In absolute terms, the total FPI debt limit for India rises from ₹14,70,655 crore in FY 2025-26 to ₹16,32,640 crore by H2 FY 2026-27 — an increase of over ₹1.6 lakh crore. This expanded headroom, combined with simpler access rules, sets up India to absorb significantly larger foreign bond inflows as global rate cycles evolve.
🎯 Key Takeaways for Readers
- Three restrictions on FPI G-Sec investments under the General Route have been permanently removed
- Investment limit sub-categories are now consolidated — simpler tracking, fewer compliance burdens
- FAR eligibility expanded to longer-duration bonds and Sovereign Green Bonds
- VRR effectively wound down and absorbed into the General Route framework
- FPI income from G-Secs is now tax-exempt under the 2026 IT Amendment Ordinance
- Individual overseas investors (PROIs) now get equity access on par with NRIs and OCIs
- Total FPI debt headroom grows to over ₹16.3 lakh crore by H2 FY27
Frequently Asked Questions
Conclusion: A Meaningful Step Toward a More Open Bond Market
The RBI's June 2026 reforms represent one of the most comprehensive simplifications of India's FPI investment framework in recent years. By removing the three sub-limits under the General Route, merging sub-categories into a single consolidated cap, absorbing VRR into the mainstream, and expanding FAR to longer-duration bonds, the central bank has addressed the primary operational complaints of global fund managers.

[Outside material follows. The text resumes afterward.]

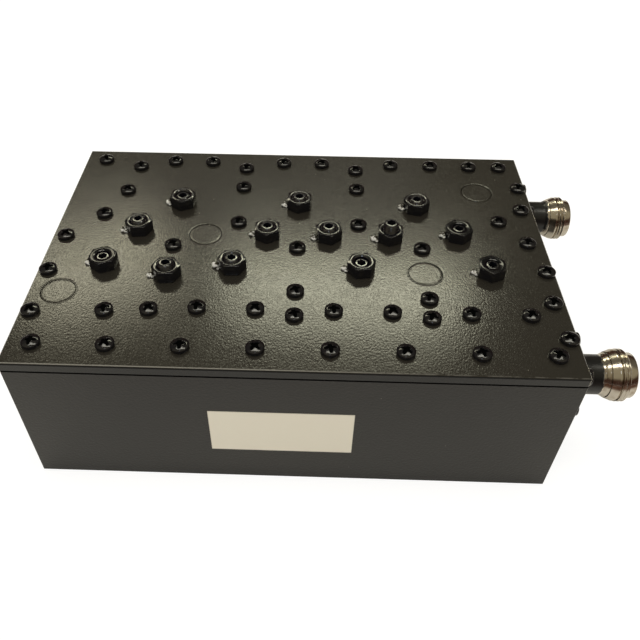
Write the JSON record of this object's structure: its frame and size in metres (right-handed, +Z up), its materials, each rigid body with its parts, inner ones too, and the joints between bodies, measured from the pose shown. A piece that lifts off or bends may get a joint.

Whether this translates into immediate capital inflows depends heavily on global factors — particularly the trajectory of US interest rates and dollar strength. But as a regulatory foundation, India's government bond market is now structurally more accessible, more straightforward, and more competitive than it was a week ago. Paired with the new tax exemption on FPI income from G-Secs, this package makes a compelling case for renewed attention from global bond investors.
For domestic observers, the broader message is also significant: India is deliberately choosing openness over complexity in its capital markets architecture. That is a policy direction with compounding returns over time.